Zbigniew Ziobro studia prawnicze ukończył na Uniwersytecie Jagiellońskim. W
Krakowie nie udało mu się ukończyć aplikacji prokuratorskiej. Zrobił to w
Katowicach. Poznanych tam w latach 90. bliskich mu ideowo i pokoleniowo
prawników ściągnął później do ministerstwa i służb specjalnych, a do
prokuratury katowickiej kierował najważniejsze śledztwa.

Po raz pierwszy publicznie nazwisko Ziobry pojawiło się przy okazji
stowarzyszenia Katon, które współzakładał. Zajmowało się pomocą ofiarom
przestępstw.

W 2001 r., gdy miał 31 lat, został podsekretarzem stanu w Ministerstwie
Sprawiedliwości, na którego czele stał Lech Kaczyński. Dostał się do Sejmu,
gdzie zabłysnął podczas prac komisji śledczej badającej aferę Rywina - był
pracowity, chętny do wystąpień przed kamerą, ale i skłonny do wyciągania
zbyt daleko idących wniosków.

Gdy w 2005 r. PiS wygrało wybory, było jasne, że stanie na czele resortu
sprawiedliwości. Ziobro kontynuował tam krucjatę przeciwko SLD, poszukując w
Szwajcarii nielegalnych kont jego polityków, a w Polsce próbując wznawiać
umorzone dawno śledztwa przeciwko Aleksandrowi Kwaśniewskiemu. W czerwcu
2006 r. wsparł też swojego partyjnego kolegę Jacka Kurskiego, który oskarżył
PO o finansowanie kampanii z kasy PZU. Na konferencji prasowej Ziobro
zaprezentował wtedy niszczarkę, sugerując, co się mogło stać z dowodami w
tej sprawie.

Najlepiej Ziobro rozumiał się z Mariuszem Kamińskim, szefem nowo powstałej
służby antykorupcyjnej - CBA. W lutym 2007 r. na wspólnej konferencji
ogłosili sukces - zatrzymanie kardiochirurga dr. Mirosława G. (wtedy padło
słynne, że już "nikt nigdy przez tego pana życia pozbawiony nie będzie").
Zarzut nie potwierdził się, po latach Ziobro przegrał proces z lekarzem. Z
szefem CBA występował jeszcze wtedy, gdy informowali o zatrzymaniu
neurochirurga prof. Jana Podgórskiego uniewinnionego dopiero w 2010 r.

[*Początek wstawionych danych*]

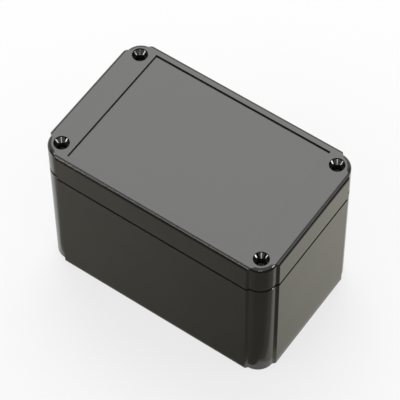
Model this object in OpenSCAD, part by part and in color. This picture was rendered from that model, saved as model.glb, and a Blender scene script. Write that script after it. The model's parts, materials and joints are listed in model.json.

Podsumowując swoje rządy, Ziobro chwalił się, że jego działania doprowadziły
do zmniejszenia przestępczości. Pominął to, że - przy ogólnym spadku, który
zaczął się przed 2005 r. - wzrosła liczba najgroźniejszych przestępstw
przeciwko życiu i zdrowiu. Zwracał też uwagę na usprawnienie pracy
prokuratury - naprawdę za jego rządów zaległości w rozpatrywaniu spraw w
prokuraturach wzrosły od 5 do ok. 14 proc. Prokuratorów, a także sędziów,
minister pogonił nie tyle do pracy, ile do uległości - nowymi przepisami,
dzięki którym mogli w 24 godziny stracić immunitet i w każdej chwili być
przeniesieni do zupełnie innej prokuratury czy sądu.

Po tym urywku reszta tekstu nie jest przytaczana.